If I were going to name countries for a still Hindu-nationalist India to ally with against China in the years ahead (say, through my Zone of Turbulence out to 2075), I would — in the region — start with Japan, Australia, Vietnam, Singapore, Indonesia and Mongolia. You’d go with those states made most nervous by China’s rise and most eager to help India rise as a counterweight.
Andrew Allen
For my wonderful brother who plans to subscribe: Is there anything good in all that Trump is doing ?
From my perspective, the dumbest thing out there is our tendency to package up every possible nation-state threat as some “global conspiracy” to defeat us (see CRINK above), so I get and approve of Trump’s instinct to try and load-shed that quartet one by one (detente with Russia, isolate Iran with threat of attack and maybe get nuke deal, mega-trade deal with China that maybe takes Taiwan off the table, and then there’s Lil’ Kim all by his lonesome).
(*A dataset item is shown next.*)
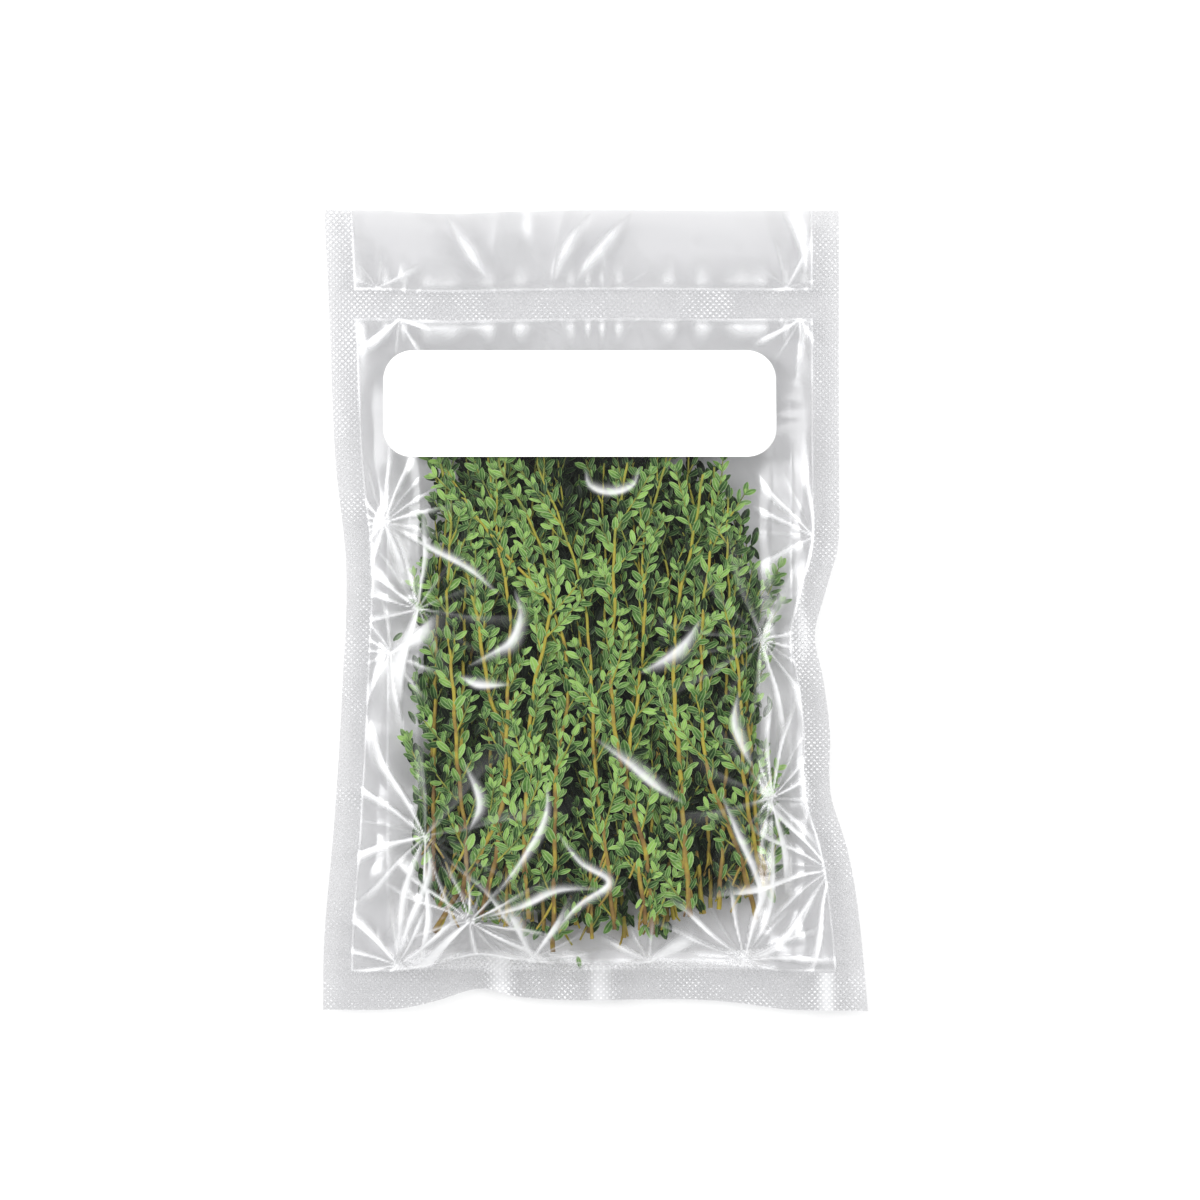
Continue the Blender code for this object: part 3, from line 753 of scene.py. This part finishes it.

If Trump can make the first three threat vectors go away, leaving us just to babysit Kim, that would be an amazing feat worthy of the Nobel he so desperately wants.
So I do get and appreciate Trump’s perspective in the manner of Nixon in his first term: he wants to break out of all these old obligations and fights so he can husband his resources to “make America” you know what.
To me, as the US inevitably shifts from heavy emphasis on its Cold War-centric market-making role to a more selfish market-playing role, this sort of load-shedding was inevitable — the only question being how accomplished.
Part of me says Trump does it all so crudely; another part says America was always slated to be crude in any such pendulum swing (just who we are).
That’s my glass-half-full on Trump: it had to happen, and maybe he was/is the only person capable of making it happen.
Andrew Allen
What is your best guestimate on the relationship Trump has with Putin?
Trump clearly admires him and Putin has a KGB education in manipulating people (not at all hard with Trump). I think it’s as simple as that.
Putin’s manipulation of Trump and our political system will go down in history as a stunning victory for Russia — and it should. It is an amazing feat totally driven by this interpersonal relationship.